Senator's Son Stuck in Atlanta Snowstorm

A snowstorm that shut down metropolitan Atlanta forced the youngest son of Sen. Johnny Isakson, R-Ga., to abandon his car and walk 10 miles in the cold. “My youngest son abandoned his car and called me at 2 a.m., when he finally got home,” Isakson said when asked about the storm. “He walked 10 miles because you couldn’t move anywhere because everything was blocked.” “I have three kids, they have a husband or a wife each, so there are six of them,” Isakson continued. "They have six cars, all six kids. Five of those cars had to be abandoned last night.” “It’s a disaster, you’ve seen the pictures on TV,” Isakson said of the situation. The storm dropped 3 inches of snow on the city and covered its streets with ice, causing traffic accidents and forcing many to abandon their cars, while others were stranded.
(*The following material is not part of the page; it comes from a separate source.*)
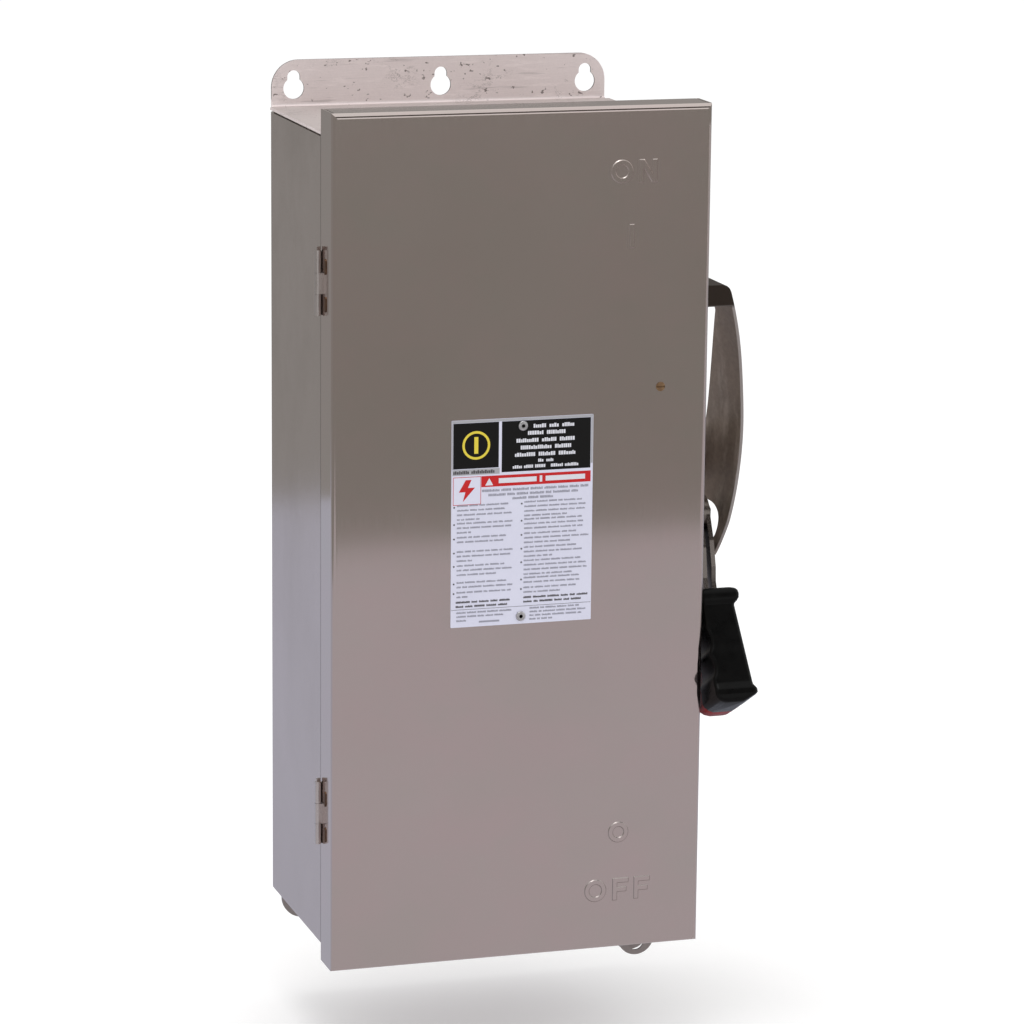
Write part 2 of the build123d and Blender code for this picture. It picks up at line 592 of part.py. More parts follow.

Isakson said the storm was forecast to head south of Atlanta, but ended up hitting the city more directly. “The band that they predicted ended up coming about 60 miles north of where they thought it was going to come,” Isakson said. “Atlanta was going to be on the outskirts of it and ended up being the heart of it.” He declined to pass judgment on the whether local officials should have been more prepared. “I’m 600 miles away,” Isakson said. “I think the forecast was not as accurate…those kind of things happen.” “I’ve lived in Atlanta for 69 years, this is the third storm of its type that I remember,” he continued. Atlanta Mayor Kasim Reed said in a CNN interview that schools and businesses let people go at roughly the same time early Tuesday afternoon as the snow was starting, which overwhelmed the city’s roads. The performance of state and local officials has drawn some criticism. Sen. Saxby Chambliss, R-Ga., said he too was concerned about the situation. “All I know is what I hear and what I see on TV. I don't know what in the world's going on there," Chambliss said. “I know it's one hell of a mess.” “Some of my friends have given me anecdotes that are not fun to have dealt with,” Chambliss said. “I don't know ... the cause of it other than snow. We don't function very well in snow.”